After a week, Dick’s depression lifted. When he was sad, Julia made him her baby, holding his handsome head against her breast, but she liked it best when he was confident and could cheer her up, making her laugh and feel taken care of and secure. She had rented an apartment with another girl and she took courses in biology and domestic science in Columbia. When deep fall came, they went to football games and the new shows together, and walked through the first snow in Central Park, and several times a week spent long evenings together in front of her fire. But time was going by and they were both impatient. Just before Christmas, an unfamiliar visitor--Phil Hoffman--presented himself at her door. It was the first time in many months. New York, with its quality of many independent ladders set side by side, is unkind to even the meetings of close friends; so, in the case of strained relations, meetings are easy to avoid.

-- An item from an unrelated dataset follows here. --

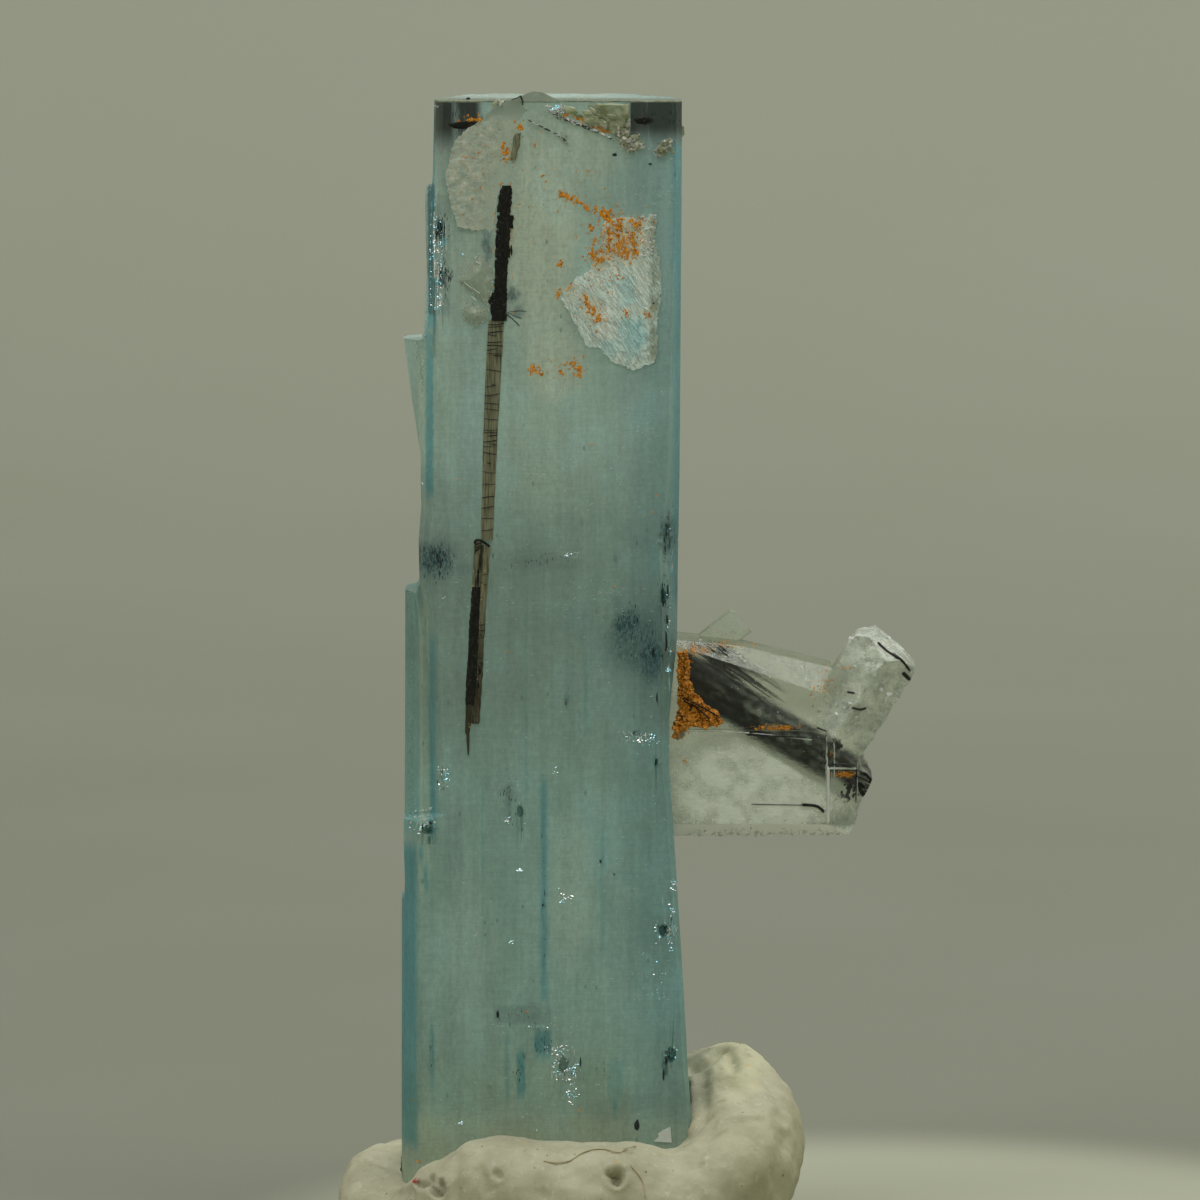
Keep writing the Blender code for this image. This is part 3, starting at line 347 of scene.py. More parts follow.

And they were strange to each other. Since his expressed skepticism of Dick, he was automatically her enemy; on another count, she saw that he had improved, some of the hard angles were worn off; he was now an assistant district attorney, moving around with increasing confidence through his profession.
“So you’re going to marry Dick?” he said. “When?”
“Soon now. When mother comes East.”
He shook his head emphatically. “Julia, don’t marry Dick. This isn’t jealousy--I know when I am licked--but it seems awful for a lovely girl like you to take a blind dive into a lake full of rocks. What makes you think that people change their courses? Sometimes they dry up or even flow into a parallel channel, but I’ve never known anybody to change.”
“Dick’s changed.”
“Maybe so. But isn’t that an enormous ‘maybe’? If he was unattractive and you liked him, I’d say go ahead with it. Maybe I’m all wrong, but it’s so darn obvious that what fascinates you is that handsome pan of his and those attractive manners.”
“You don’t know him,” Julia answered loyally. “He’s different with me. You don’t know how gentle he is, and responsive. Aren’t you being rather small and mean?”
“Hm.” Phil thought for a moment. “I want to see you again in a few days. Or perhaps I’ll speak to Dick.”
“You let Dick alone,” she cried. “He has enough to worry him without your nagging him. If you were his friend you’d try to help him instead of coming to me behind his back.”
“I’m your friend first.”
“Dick and I are one person now.”
But three days later Dick came to see her at an hour when he would usually have been at the o
ffice.
“I’m here under compulsion,” he said lightly, “under threat of exposure by Phil Hoffman.”
Her heart dropping like a plummet. “Has he given up?” she thought. “Is he drinking again?”
“It’s about a girl. You introduced me to her last summer and told me to be very nice to her--Esther Cary.”
Now her heart was beating slowly.
“After you went to California I was lonesome and I ran into her. She’d liked me that day, and for a while we saw quite a bit of each other. Then you came back and I broke it off. It was a little difficult; I hadn’t realized that she was so interested.”
“I see.” Her voice was starved and aghast.
“Try and understand. Those terribly lonely evenings. I think if it hadn’t been for Esther, I’d have fallen off the wagon. I never loved her--I never loved anybody but you--but I had to see somebody who liked me.”
He put his arm around her, but she felt cold all over and he drew away.
“Then any woman would have done,” Julia said slowly. “It didn’t matter who.”
“No!” he cried.
“I stayed away so long to let you stand on your own feet and get back your self-respect by yourself.”
“I only love you, Julia.”
“But any woman can help you. So you don’t really need me, do you?”
His face wore that vulnerable look that Julia had seen several times before; she sat on the arm of his chair and ran her hand over his cheek.
“Then what do you bring me?” she demanded. “I thought that there’d be the accumulated strength of having beaten your weakness. What do you bring me now?”